■ Material for this task
----

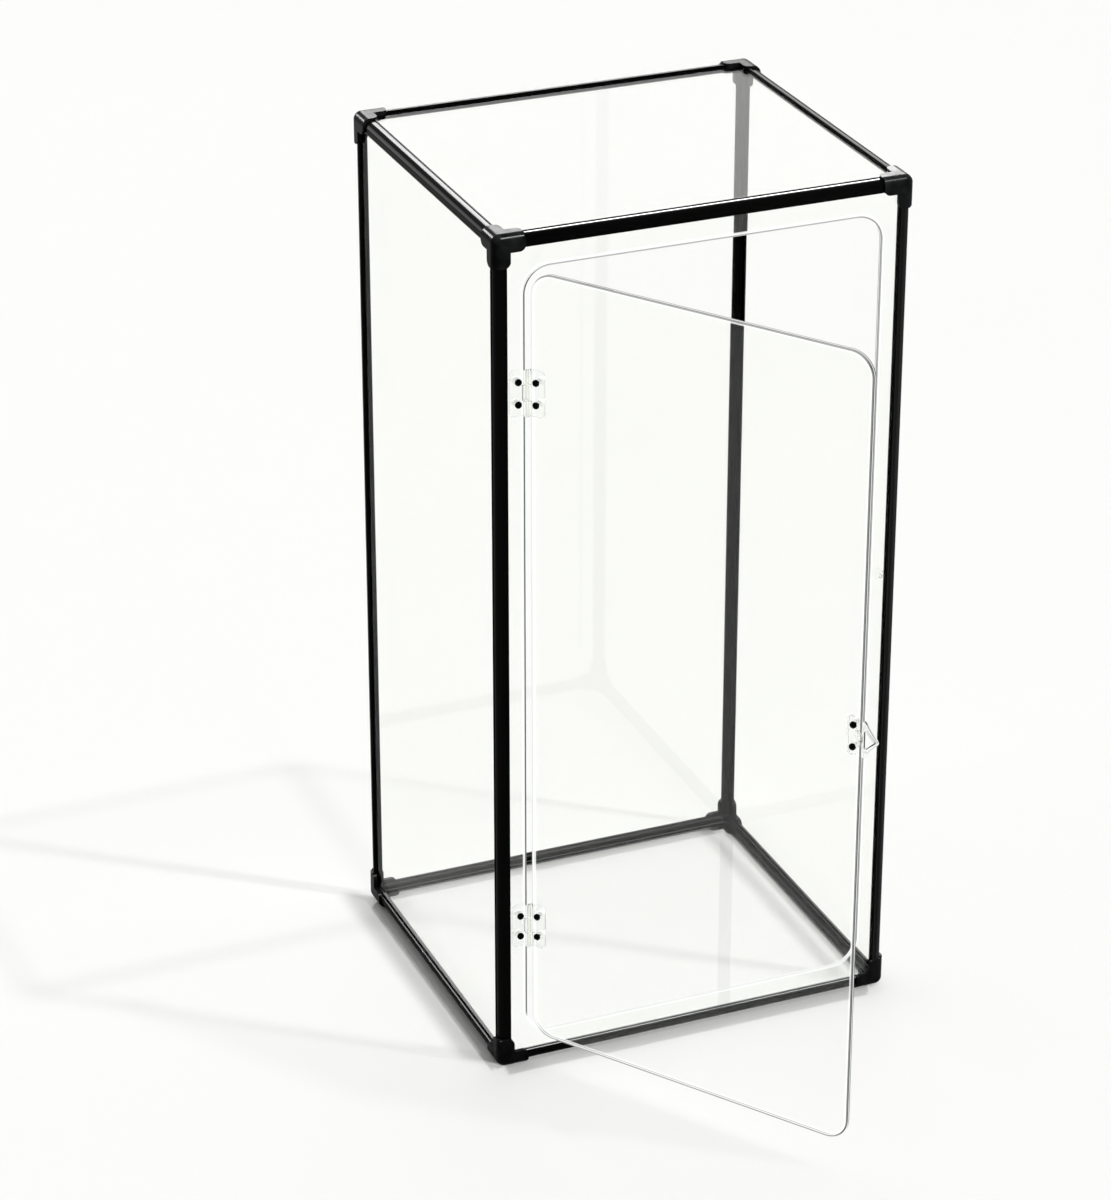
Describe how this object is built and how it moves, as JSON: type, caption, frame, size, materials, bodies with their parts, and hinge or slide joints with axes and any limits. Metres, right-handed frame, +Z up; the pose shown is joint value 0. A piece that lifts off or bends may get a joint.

----

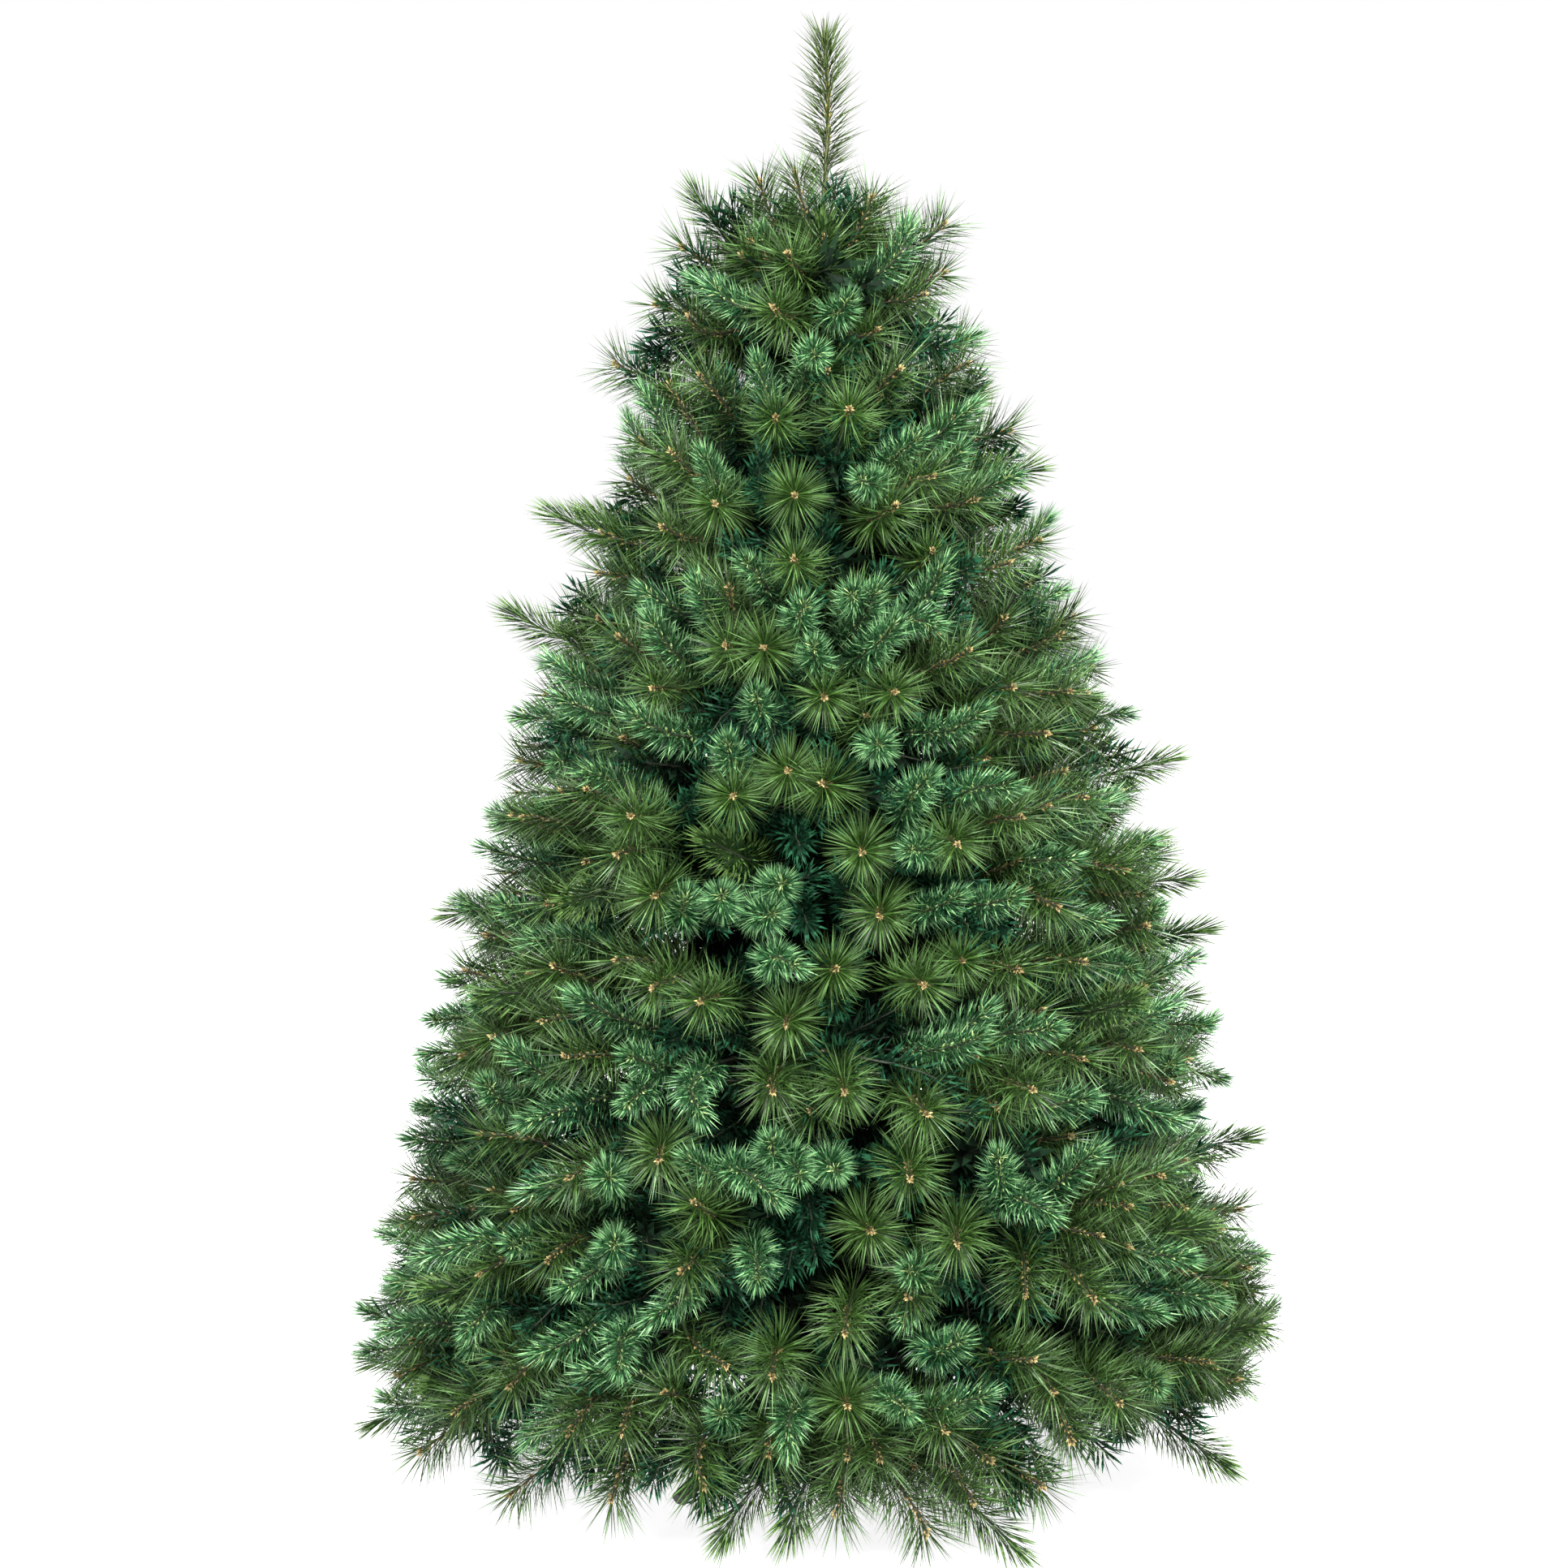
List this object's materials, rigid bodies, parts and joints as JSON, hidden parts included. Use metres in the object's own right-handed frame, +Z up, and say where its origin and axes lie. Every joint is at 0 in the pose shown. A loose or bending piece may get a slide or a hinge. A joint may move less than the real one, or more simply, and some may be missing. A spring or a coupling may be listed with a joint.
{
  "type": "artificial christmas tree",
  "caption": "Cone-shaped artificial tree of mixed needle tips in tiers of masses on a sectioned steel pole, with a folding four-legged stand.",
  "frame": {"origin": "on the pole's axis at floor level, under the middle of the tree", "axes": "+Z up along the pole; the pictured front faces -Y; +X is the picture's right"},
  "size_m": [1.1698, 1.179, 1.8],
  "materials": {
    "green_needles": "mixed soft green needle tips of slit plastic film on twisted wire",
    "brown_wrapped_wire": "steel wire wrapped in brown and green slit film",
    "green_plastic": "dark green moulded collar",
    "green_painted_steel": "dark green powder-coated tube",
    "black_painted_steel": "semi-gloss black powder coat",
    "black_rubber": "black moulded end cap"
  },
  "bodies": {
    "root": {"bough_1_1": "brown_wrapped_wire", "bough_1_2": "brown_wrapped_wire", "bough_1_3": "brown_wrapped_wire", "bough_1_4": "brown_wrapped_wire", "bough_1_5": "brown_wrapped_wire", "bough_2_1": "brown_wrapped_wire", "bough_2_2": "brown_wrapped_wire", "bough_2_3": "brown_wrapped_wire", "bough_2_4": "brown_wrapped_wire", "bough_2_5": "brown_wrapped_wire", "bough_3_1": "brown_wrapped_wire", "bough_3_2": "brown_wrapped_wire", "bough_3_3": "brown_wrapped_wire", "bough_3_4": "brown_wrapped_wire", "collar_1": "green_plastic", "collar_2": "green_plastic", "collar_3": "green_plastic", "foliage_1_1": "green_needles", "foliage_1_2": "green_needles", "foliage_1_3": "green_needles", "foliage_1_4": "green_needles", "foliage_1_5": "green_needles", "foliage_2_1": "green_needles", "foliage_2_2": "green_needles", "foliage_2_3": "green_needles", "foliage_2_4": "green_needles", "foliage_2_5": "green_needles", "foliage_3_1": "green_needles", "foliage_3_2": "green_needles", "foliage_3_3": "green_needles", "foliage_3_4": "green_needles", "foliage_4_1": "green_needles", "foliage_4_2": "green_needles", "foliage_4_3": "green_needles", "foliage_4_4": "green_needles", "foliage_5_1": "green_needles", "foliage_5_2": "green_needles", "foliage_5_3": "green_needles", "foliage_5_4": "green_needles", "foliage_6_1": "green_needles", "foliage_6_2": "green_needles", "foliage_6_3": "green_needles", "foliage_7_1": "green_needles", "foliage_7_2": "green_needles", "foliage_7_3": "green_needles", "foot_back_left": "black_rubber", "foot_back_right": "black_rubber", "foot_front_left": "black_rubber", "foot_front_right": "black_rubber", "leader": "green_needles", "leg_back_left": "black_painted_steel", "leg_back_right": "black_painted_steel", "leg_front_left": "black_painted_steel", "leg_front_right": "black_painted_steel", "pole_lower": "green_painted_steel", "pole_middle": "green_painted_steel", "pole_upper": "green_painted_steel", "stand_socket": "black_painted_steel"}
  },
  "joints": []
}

----

■ Requirement
Each line in the listing above that contains "pose" should be copied.

■ Solved exercise
Describe how this object is built and how it moves, as JSON: type, caption, frame, size, materials, bodies with their parts, and hinge or slide joints with axes and any limits. Metres, right-handed frame, +Z up; the pose shown is joint value 0. A piece that lifts off or bends may get a joint.
List this object's materials, rigid bodies, parts and joints as JSON, hidden parts included. Use metres in the object's own right-handed frame, +Z up, and say where its origin and axes lie. Every joint is at 0 in the pose shown. A loose or bending piece may get a slide or a hinge. A joint may move less than the real one, or more simply, and some may be missing. A spring or a coupling may be listed with a joint.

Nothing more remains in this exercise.